Justice Breyer purports to avoid the endorsement question in Shurtleff by saying that the conclusion that Boston was not engaged in government speech eliminates any Establishment Clause issue. Yet that's a bit of a non sequitur.

The Court's prior cases do not equate the test for when mixed private/government speech counts as governmental speech with the test for when government has impermissibly endorsed religion. I understand that various Justices--perhaps a majority--don't think that government endorsement of religion is at all problematic under the Establishment Clause, but I wasn't aware that Justice Breyer (or Justices Sotomayor or Kagan) took that position.

Prior to last week's ruling in Shurtleff, it was still possible to argue that some forms of government accommodation of private speech on public grounds could violate the Establishment Clause because they amounted to impermissible endorsement. I disagreed with their bottom line in the Bladensburg Cross Case, but concurring there, Justices Breyer and Kagan made clear that they thought the key was that given all the surrounding context, a message of endorsement was not conveyed. They left open the possibility that a private religious symbol on public ground could amount to impermissible government endorsement of religion. And Justice Sotomayor joined the dissent of Justice Ginsburg, who specifically found impermissible endorsement. One wonders what has changed.

To be sure, it might be possible to conclude that the flying of the particular flag at issue in Shurtleff would not lead a reasonable observer to find endorsement. Here's what the flag looks like:



I suspect that average Bostonians walking past City Hall on a day that was flying would be as likely to guess that they were viewing the national flag of Norway as the flag of a Christian group. However, as I read the majority opinion, nothing in it turns on the particular flag design. The result would have been the same if the flag flying at Boston City Hall looked like this:

The Court found that: (1) Flying the flag was not government speech; therefore (2) there was no Establishment Clause violation; and thus (3) under the Court's precedents barring discrimination against religious speech, the petitioners had a right to fly their flag at City Hall during their event.

I have already explained why I think the precedents that make (1) an on/off proposition are too wooden. And I've explained why I think (2) doesn't necessarily follow from (1). Now I'll lament that the Court moves quickly from (2) to (3).

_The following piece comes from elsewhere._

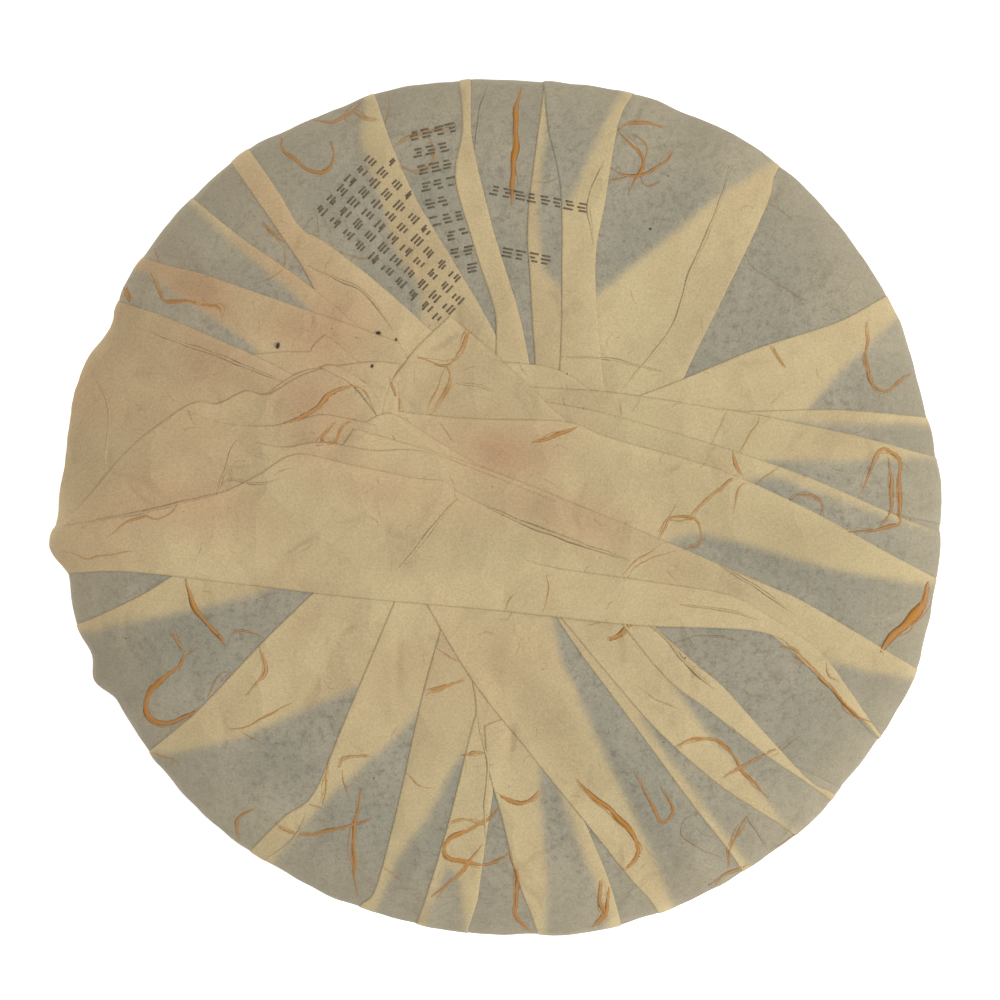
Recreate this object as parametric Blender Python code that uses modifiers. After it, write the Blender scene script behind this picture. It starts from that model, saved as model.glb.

As the case came to the Supreme Court, it appears that the Boston city official who made the judgment that the petitioners should be denied the ability to fly their flag during their event was worried that permitting them to do so would be an Establishment Clause violation. Perhaps that's all that he worried about and thus was making a judgment about federal law. If so, the Supreme Court would be justified in reviewing that judgment de novo.

However, at least as the First Circuit saw the case, the Boston official was worried about church-state separation issues that might go beyond the literal requirements of the federal Establishment Clause. That court wrote: "while the Establishment Clause may not require a secular-flag policy, the City may act upon [its] legitimate concerns about excessive entanglement with religion in administering its flag-raising program. The City has presented just such a set of concerns in this case and, thus, has made a valid choice to remain secular" (internal quotation marks and First Circuit citations omitted).

Put differently, this ought to be a case for what the Supreme Court used to call "play in the joints" between the Establishment and Free Exercise (or as in this case, Free Speech) Clauses of the First Amendment. The core idea--first expressed this way in a 1970 case and reaffirmed in a 2004 majority opinion by Chief Justice Rehnquist--is that some forms of accommodation of religion are not forbidden by the Establishment Clause even though not required by the Free Exercise Clause (the 1970 case), while some efforts to separate church and state that go beyond the requirements of the Establishment Clause are permissible notwithstanding somewhat disadvantageous treatment of religious relative to secular activities. At its core, play in the joints was a principle of judicial modesty that gave non-judicial actors (like state legislators and local government officials) leeway to adopt a variety of approaches to some questions involving church-state interaction.

In recent years, however, the Court has shrunk the room for play in the joints to the vanishing point--mostly by reducing the scope of the Establishment Clause and expanding the scope of the Free Exercise Clause even more, so that it swallows up all of what used to be the neutral territory as well as most of what used to be forbidden by the Establishment Clause. Although the Court has not formally overruled the concept of play in the joints, recent cases suggest that virtually any disadvantageous treatment of religion in an effort by government to avoid church-state entanglements will be held invalid as a violation of Free Exercise or Free Speech if it is not required by the federal Establishment Clause.

That the Court in Shurtleff backed away from play in the joints is not surprising. That it did so unanimously in an opinion authored by Justice Breyer is both surprising and disappointing.